TASK PROMPT — For this exercise, return only the lines from the line containing "Keep writing the build123d" through the line containing "BOARD_L, BOARD_BOTTOM, BOARD_TOP))", both ends included, exactly as they are.

EXERCISE INPUT —
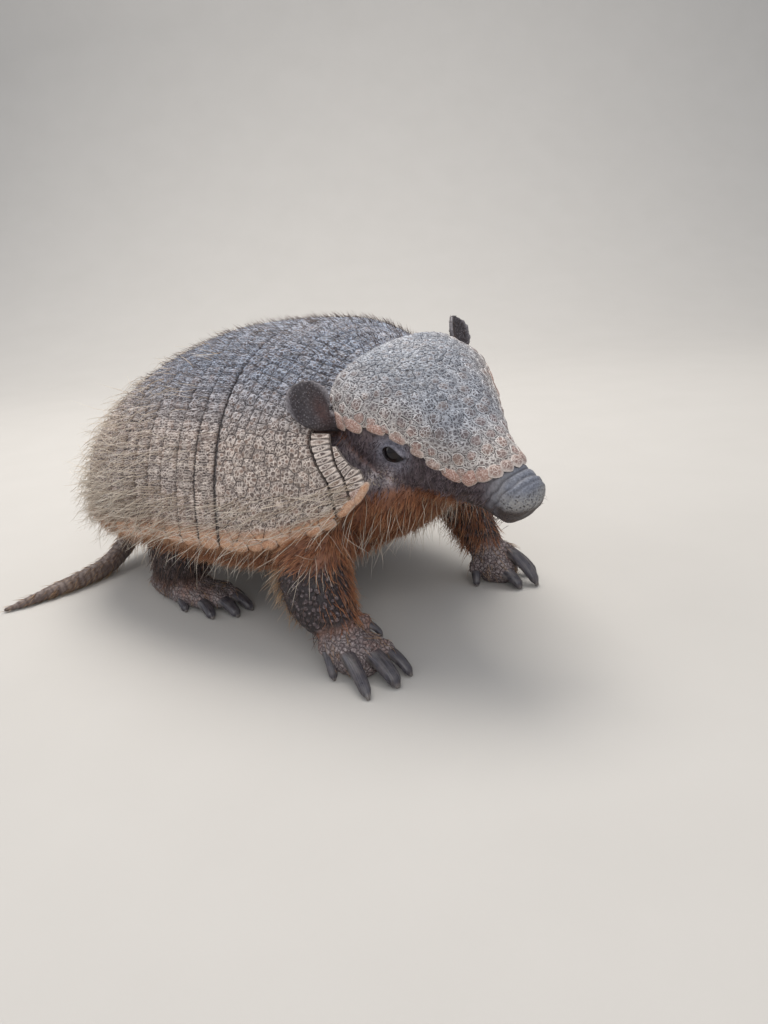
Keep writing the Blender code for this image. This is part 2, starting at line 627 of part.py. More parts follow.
def build():
    for thing in list(bpy.data.objects):
        bpy.data.objects.remove(thing, do_unlink=True)
    animal = bpy.data.objects.new("armadillo", None)
    animal.location = (BODY_SHIFT[0] * MM, BODY_SHIFT[1] * MM, 0.0)
    bpy.context.scene.collection.objects.link(animal)

    make_body_armour(animal)
    armour = armour_envelope(animal)
    make_trunk("trunk", 0.0, animal)
    trunk_room = hide_as_cutter(make_trunk("trunk_cutter", GAP, animal))
    floor = make_floor_cutter(animal)

    head = make_head("head", 0.0, animal)
    head_room = hide_as_cutter(make_head("head_cutter", GAP, animal))
    make_head_shield("head_shield", 0.0, animal)
    shield_room = hide_as_cutter(make_head_shield("head_shield_cutter", GAP, animal))
    ear_rooms = []
    for name in EARS:
        make_ear(name, 0.0, animal)
        ear_rooms.append(hide_as_cutter(make_ear(name, GAP, animal)))
    eye_rooms = []
    for side, sign in (("right", -1.0), ("left", 1.0)):
        make_eye(side, sign, 0.0, animal)
        eye_rooms.append(hide_as_cutter(make_eye(side, sign, GAP, animal)))
    join_or_cut(head, [trunk_room, armour] + ear_rooms + eye_rooms, "DIFFERENCE")

    neck = make_neck(animal)
    join_or_cut(neck, [armour, trunk_room, head_room, shield_room] + ear_rooms, "DIFFERENCE")

    base, tip = make_tail(animal)
    join_or_cut(base, [trunk_room, armour, floor], "DIFFERENCE")
    join_or_cut(tip, [floor], "DIFFERENCE")

    for foot, leg_name in (("forefoot_right", "foreleg_right"), ("forefoot_left", "foreleg_left"),
                           ("hindfoot_right", "hind_leg_right"), ("hindfoot_left", "hind_leg_left")):
        leg = make_limb(leg_name, 0.0, animal)
        join_or_cut(leg, [trunk_room, armour], "DIFFERENCE")
        make_foot(foot, leg, floor, animal)
        if leg_name.startswith("foreleg"):
            join_or_cut(neck, [hide_as_cutter(make_limb(leg_name, GAP, animal))], "DIFFERENCE")


build()
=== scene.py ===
"""Large hairy armadillo, life size: armour, skin, eyes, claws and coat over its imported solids.

Shapes are worked out in millimetres in the animal's own frame: its origin lies on the floor under the
body, X points forward, Y to the animal's left and Z up. place() turns a finished mesh into metres in the
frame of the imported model.
"""
import math

import bmesh
import bpy
import numpy as np
from mathutils import Matrix, Vector, kdtree


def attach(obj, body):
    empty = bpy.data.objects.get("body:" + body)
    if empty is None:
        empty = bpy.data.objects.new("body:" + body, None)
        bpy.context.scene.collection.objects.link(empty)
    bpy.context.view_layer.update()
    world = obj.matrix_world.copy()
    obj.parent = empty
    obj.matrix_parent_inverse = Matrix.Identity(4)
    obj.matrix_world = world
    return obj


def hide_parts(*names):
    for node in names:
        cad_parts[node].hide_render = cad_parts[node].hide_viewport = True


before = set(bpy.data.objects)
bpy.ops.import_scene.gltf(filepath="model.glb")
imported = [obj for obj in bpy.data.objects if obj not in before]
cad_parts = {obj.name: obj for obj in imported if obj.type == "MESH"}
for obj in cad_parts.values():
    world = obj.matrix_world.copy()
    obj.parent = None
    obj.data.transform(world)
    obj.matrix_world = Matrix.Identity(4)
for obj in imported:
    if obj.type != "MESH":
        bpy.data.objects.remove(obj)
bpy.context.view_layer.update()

MM = 0.001
BODY_SHIFT = np.array((6.1, 20.4, 0.0))
SEED = 7

# Carapace: (x, half width, height of the back, height of the rim)
CARAPACE = (
    (-141.0, 20.0, 63.0, 55.0), (-128.0, 50.0, 83.0, 50.5), (-105.0, 69.5, 105.0, 46.4),
    (-65.0, 77.6, 123.6, 44.3), (-25.0, 77.5, 133.2, 48.6), (15.0, 70.4, 134.7, 48.6),
    (62.0, 50.2, 118.5, 61.1), (72.0, 44.5, 112.5, 65.5))
CARAPACE_SIDE = 0.85
CARAPACE_TOP = 0.87
RIM_REACH = ((48.0, 1.0), (58.0, 0.983), (63.0, 0.953), (70.0, 0.887))
FIRST_BAND_X = 5.66
BAND_WIDTH = 10.7
BAND_COUNT = 7
REAR_X = -140.0
SCAPULAR_FRONT = (
    (0.0, 56.5), (0.42, 57.0), (0.56, 49.5), (0.66, 46.5), (0.76, 49.8), (0.87, 55.4), (1.0, 58.5))
NUCHAL_FRONT = ((0.62, 53.1), (0.78, 57.6), (0.86, 60.9), (0.95, 63.0), (1.0, 64.0))
COLLAR_FRONT = ((0.66, 55.0), (0.78, 61.6), (0.86, 65.9), (0.9, 69.9), (1.0, 70.0))
NUCHAL_TOP = 0.64
COLLAR_TOP = 0.70
PLATE = 2.2                     # thickness of the armour
FAR = 9.0                       # stands for no rim, furrow, scale or lid nearby

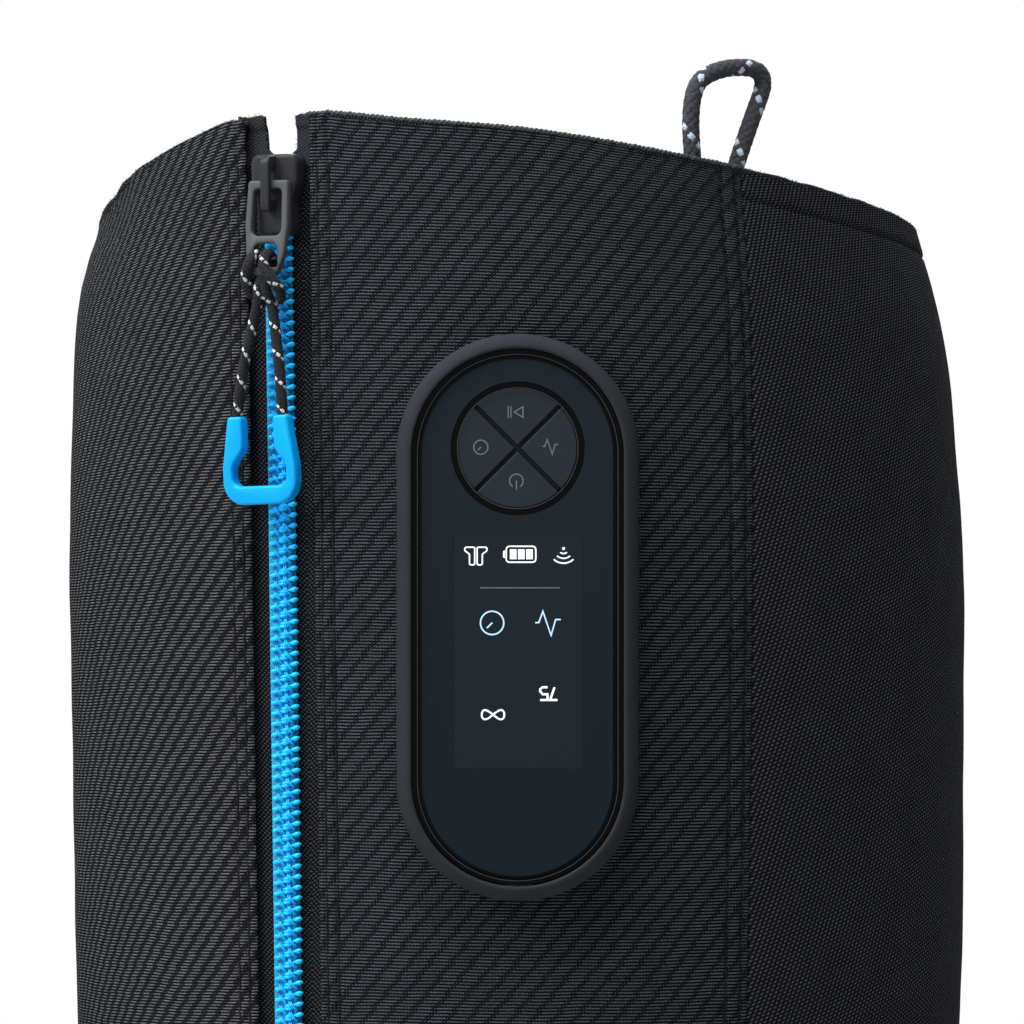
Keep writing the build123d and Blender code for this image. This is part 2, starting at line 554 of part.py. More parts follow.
# ---- Pump unit: inside ----------------------------------------------------------------
switch_places = [
    (SWITCH_AT_R * cos(radians(a)), DPAD_Y + SWITCH_AT_R * sin(radians(a)))
    for a in BUTTON_ANGLES.values()
]
membrane = disc(0, DPAD_Y, -2.2, -1.2, 20)
for x, y in switch_places:
    membrane += disc(x, y, -1.2, -0.7, 1.6)
save("button_membrane", POD * membrane)
save("dome_switches", POD * Compound([disc(x, y, BOARD_TOP, -2.3, 3) for x, y in switch_places]))
module = span_box(
    (-MODULE_W / 2, MODULE_W / 2),
    (DISPLAY_Y - MODULE_L / 2, DISPLAY_Y + MODULE_L / 2),
    (BOARD_TOP, MID_FRONT - 0.1),
)
save("display_module", POD * module)
save("main_board", POD * stadium(BOARD_W, BOARD_L, BOARD_BOTTOM, BOARD_TOP))

port = span_box(
    (-PORT_W / 2, PORT_W / 2),
    (PORT_OUTER_Y, PORT_OUTER_Y + PORT_L),
    (PORT_DEPTH - PORT_T / 2, PORT_DEPTH + PORT_T / 2),
)
port = fillet(port.edges().filter_by(Axis.Y), 1.2)
mouth = Pos(0, PORT_OUTER_Y, PORT_DEPTH) * Rot(90, 0, 0) * RectangleRounded(
    PORT_MOUTH_W, PORT_MOUTH_T, 1.2
)
port -= extrude(mouth, amount=PORT_L - 1, both=True)
port += span_box((-4, 4), (-71, -65), (BOARD_TOP, PORT_DEPTH - PORT_T / 2))
save("charge_port", POD * port)

battery = span_box(
    (-BATTERY_W / 2, BATTERY_W / 2),
    (BATTERY_Y - BATTERY_L / 2, BATTERY_Y + BATTERY_L / 2),
    (-24, -6),
)
save("battery_pack", POD * fillet(battery.edges().filter_by(Axis.Y), 3))
motor_middle = (MOTOR_YS[0] + MOTOR_YS[1]) / 2
motor = Pos(MOTOR_X, motor_middle, MOTOR_DEPTH) * Rot(90, 0, 0)
save("pump_motor", POD * (motor * Cylinder(MOTOR_R, MOTOR_YS[1] - MOTOR_YS[0])))
head = span_box((MOTOR_X - 11, MOTOR_X + 11), HEAD_YS, (MOTOR_DEPTH - 10, MOTOR_DEPTH + 10))
head += span_box((MOTOR_X - 2, MOTOR_X + 2), (MANIFOLD_YS[1], HEAD_YS[0]), (-17.4, -13.4))
save("pump_head", POD * head)
mounts = []
for y in (-22.0, -6.0):
    mount = span_box((MOTOR_X - 11.5, MOTOR_X + 11.5), (y - 2, y + 2), (CASE_BACK + CASE_WALL, -13))
    mounts.append(mount - motor * Cylinder(MOTOR_R, 80))
save("pump_mounts", POD * Compound(mounts))
save("valve_manifold", POD * span_box((-21, 23.5), MANIFOLD_YS, (-24, -6.8)))
valves = []
for x in (8.5, 18.2):
    for depth in (-24.0, -15.0):
        valves.append(span_box((x - 4.5, x + 4.5), (MANIFOLD_YS[1], -36), (depth, depth + 8.4)))
save("solenoid_valves", POD * Compound(valves))
sensor_x, sensor_y = 12.0, -62.5
sensor = span_box((sensor_x - 3.5, sensor_x + 3.5), (sensor_y - 2, sensor_y + 5), (-6.7, BOARD_BOTTOM))
save("pressure_sensor", POD * sensor)

# ---- Pump unit: back ------------------------------------------------------------------
case = stadium(BEZEL_W, BEZEL_L, CASE_BACK, BEZEL_BACK)
case = fillet(case.faces().sort_by(Axis.Z)[0].edges(), CASE_FILLET)
hollow = stadium(BEZEL_W - 2 * CASE_WALL, BEZEL_L - 2 * CASE_WALL, CASE_BACK + CASE_WALL, BEZEL_BACK + 5)
hollow = fillet(hollow.faces().sort_by(Axis.Z)[0].edges(), CASE_FILLET - CASE_WALL)
shell = case - hollow
screws = []
for x, y in lug_places:
    shell += disc(x, y, CASE_BACK, BEZEL_BACK, BOSS_R) & case
for x, y in lug_places:
    shell -= disc(x, y, CASE_BACK - 1, BEZEL_BACK + 1, SCREW_R + 0.2)
    shell -= disc(x, y, CASE_BACK - 1, CASE_BACK + 2.2, SCREW_HEAD_R + 0.3)
    screws.append(
        disc(x, y, CASE_BACK + 0.4, CASE_BACK + 2.2, SCREW_HEAD_R)
        + disc(x, y, CASE_BACK + 2.2, -0.9, SCREW_R)
    )
for name in TUBE_XS:
    shell -= air_tube(name, TUBE_D / 2 + 0.2)
save("rear_case", POD * shell)
save("case_screws", POD * Compound(screws))
for name in TUBE_XS:
    save(f"air_tube_{name}", POD * air_tube(name, TUBE_D / 2))
retainer_band = leg_cover_inside - leg_form(lambda wall: COVER_T + RETAINER_T)
retainer_reach = POD * stadium(
    BEZEL_W + 2 * RETAINER_RIM, BEZEL_L + 2 * RETAINER_RIM, -30, 30
)
save("retaining_ring", (retainer_band & retainer_reach) - pod_opening)
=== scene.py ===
"""Looks of a full-leg air compression boot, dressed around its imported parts.

Shapes are worked out in millimetres, in the frames of the leg, the zip and the pump unit,
and become metres when a mesh is made. Left and right are as seen from the front.
"""

import json
import logging
import math
from contextlib import contextmanager
from dataclasses import dataclass, field
from enum import Enum
from typing import Any, Callable, Iterator, Sequence

import bmesh
import bpy
import numpy as np
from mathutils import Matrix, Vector
from mathutils.bvhtree import BVHTree


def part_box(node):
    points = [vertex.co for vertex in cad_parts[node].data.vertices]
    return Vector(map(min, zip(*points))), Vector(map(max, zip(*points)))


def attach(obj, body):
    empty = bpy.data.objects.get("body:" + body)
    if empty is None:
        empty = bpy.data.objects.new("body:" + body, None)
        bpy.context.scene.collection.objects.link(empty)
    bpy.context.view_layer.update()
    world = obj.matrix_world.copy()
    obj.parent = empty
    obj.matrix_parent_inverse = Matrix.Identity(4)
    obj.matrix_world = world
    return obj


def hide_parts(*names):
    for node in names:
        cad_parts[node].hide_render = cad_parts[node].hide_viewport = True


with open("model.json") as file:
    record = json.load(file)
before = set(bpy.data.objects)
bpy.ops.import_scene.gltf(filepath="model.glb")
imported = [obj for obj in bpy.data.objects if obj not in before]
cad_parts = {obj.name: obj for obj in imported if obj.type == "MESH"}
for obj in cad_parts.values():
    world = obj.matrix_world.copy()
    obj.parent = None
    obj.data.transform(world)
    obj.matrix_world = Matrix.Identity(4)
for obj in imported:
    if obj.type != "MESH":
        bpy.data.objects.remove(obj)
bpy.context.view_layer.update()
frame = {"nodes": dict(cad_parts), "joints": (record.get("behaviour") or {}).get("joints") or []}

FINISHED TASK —
Keep writing the build123d and Blender code for this image. This is part 2, starting at line 554 of part.py. More parts follow.
# ---- Pump unit: inside ----------------------------------------------------------------
switch_places = [
    (SWITCH_AT_R * cos(radians(a)), DPAD_Y + SWITCH_AT_R * sin(radians(a)))
    for a in BUTTON_ANGLES.values()
]
membrane = disc(0, DPAD_Y, -2.2, -1.2, 20)
for x, y in switch_places:
    membrane += disc(x, y, -1.2, -0.7, 1.6)
save("button_membrane", POD * membrane)
save("dome_switches", POD * Compound([disc(x, y, BOARD_TOP, -2.3, 3) for x, y in switch_places]))
module = span_box(
    (-MODULE_W / 2, MODULE_W / 2),
    (DISPLAY_Y - MODULE_L / 2, DISPLAY_Y + MODULE_L / 2),
    (BOARD_TOP, MID_FRONT - 0.1),
)
save("display_module", POD * module)
save("main_board", POD * stadium(BOARD_W, BOARD_L, BOARD_BOTTOM, BOARD_TOP))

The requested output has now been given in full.